An afternoon of nostalgia at the Lugogo cricket oval. Cricket royalty has assembled to honor an icon.
From the forefathers of the sport like Steven Luswata and Bob Kisubi to more recent ones like former captain Akbar Baig and Guy Kimbowa, the Bagurusi, as they are famously known, flocked the oval to enjoy the gentleman’s game one more time.
This time not to compete but rather to honor a colleague, John Nagenda. In his absence, as he fights for his life on a sickbed, Nagenda is eulogized by the cricket fraternity.
A right-arm fast-medium bowler in his days, Nagenda was unplayable.Stephen Luswata who played with him reflects on their active years
“John Nagenda was indeed strong without trying to be strong and I think he felt it. All those stories about beers behind the wickets during breaks and so on are true, but it was out of his feeling of strength.
“John played his cricket with army-like control! Some of us didn’t like his style. We were always in arguments with him, but I was always sure that I’m in arguments with somebody who was deep down a friend of mine. So I was happy to argue with him knowing that as soon as the argument finishes, it is over.”
His skill on the oval earned Nagenda the tag of greatest bowler from East Africa. Him and Sam Walusimbi remain the only two Ugandans to play at a senior cricket world cup.
Aged 84 now, Nagenda is still credited for his impact that surpassed the playing field.
He spearheaded the renovation of the Kyambogo cricket oval during his time as chairman of the Uganda Cricket Association.

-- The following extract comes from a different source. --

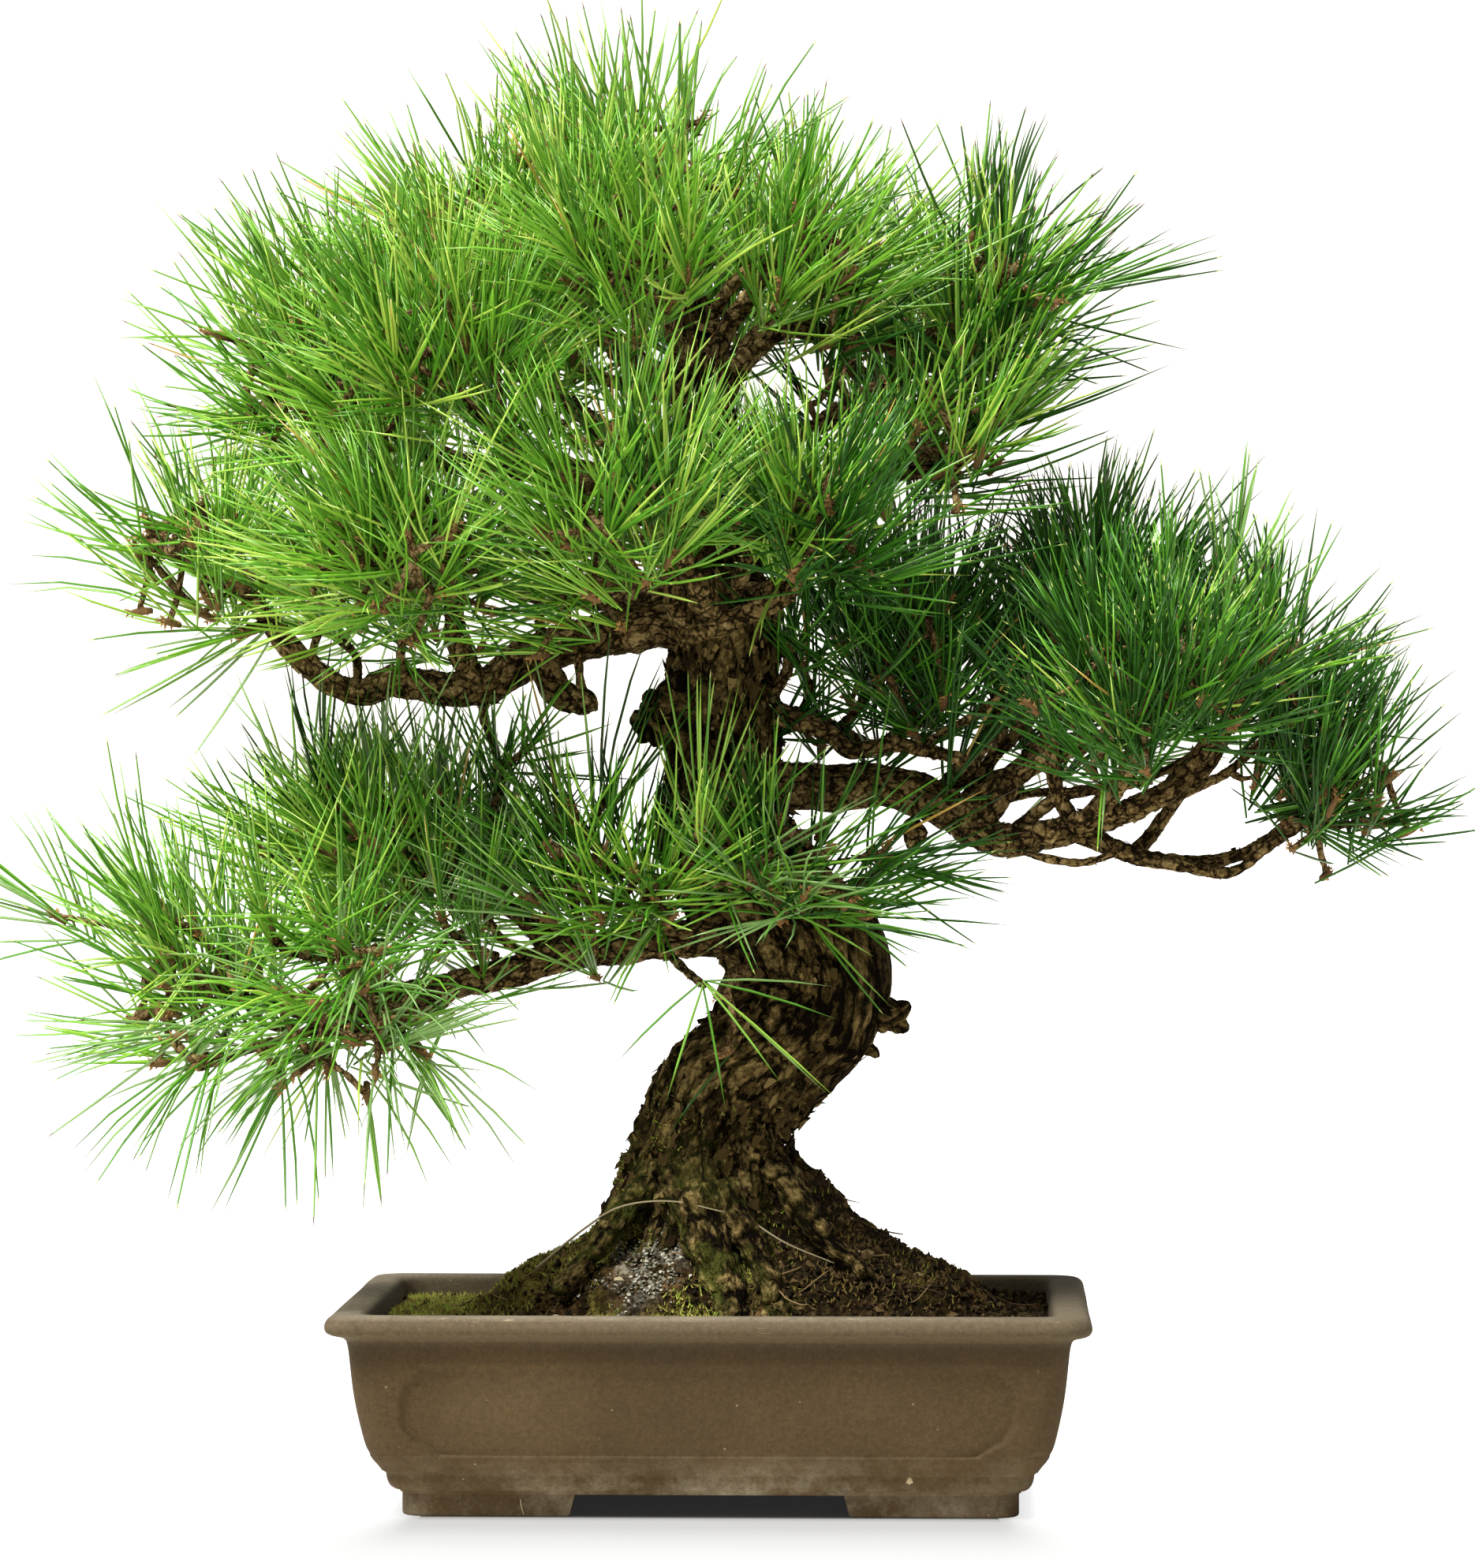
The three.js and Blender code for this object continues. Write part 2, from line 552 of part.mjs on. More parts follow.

“Apart from being one of the pioneers of the game, he was also involved with the management. He was the chairman of Uganda Cricket Association. He helped with the renovation of facilities for example Kyambogo cricket oval and he also used to attract a lot of sponsorship and investment in the sport.” Christopher Luswata said of Nagenda.
A true servant of the game, Nagenda’s love for writing inspired him to co-found one of the leading weekly cricket magazines in the UK, spreading Ugandan cricket beyond its borders.
UCA must take pride in celebrating these legends. From Sam Sewagude, William Kamwanyi, the late AK Lutaya, Sam Walusimbi, and now Nagenda, it is a trend that must not see its end.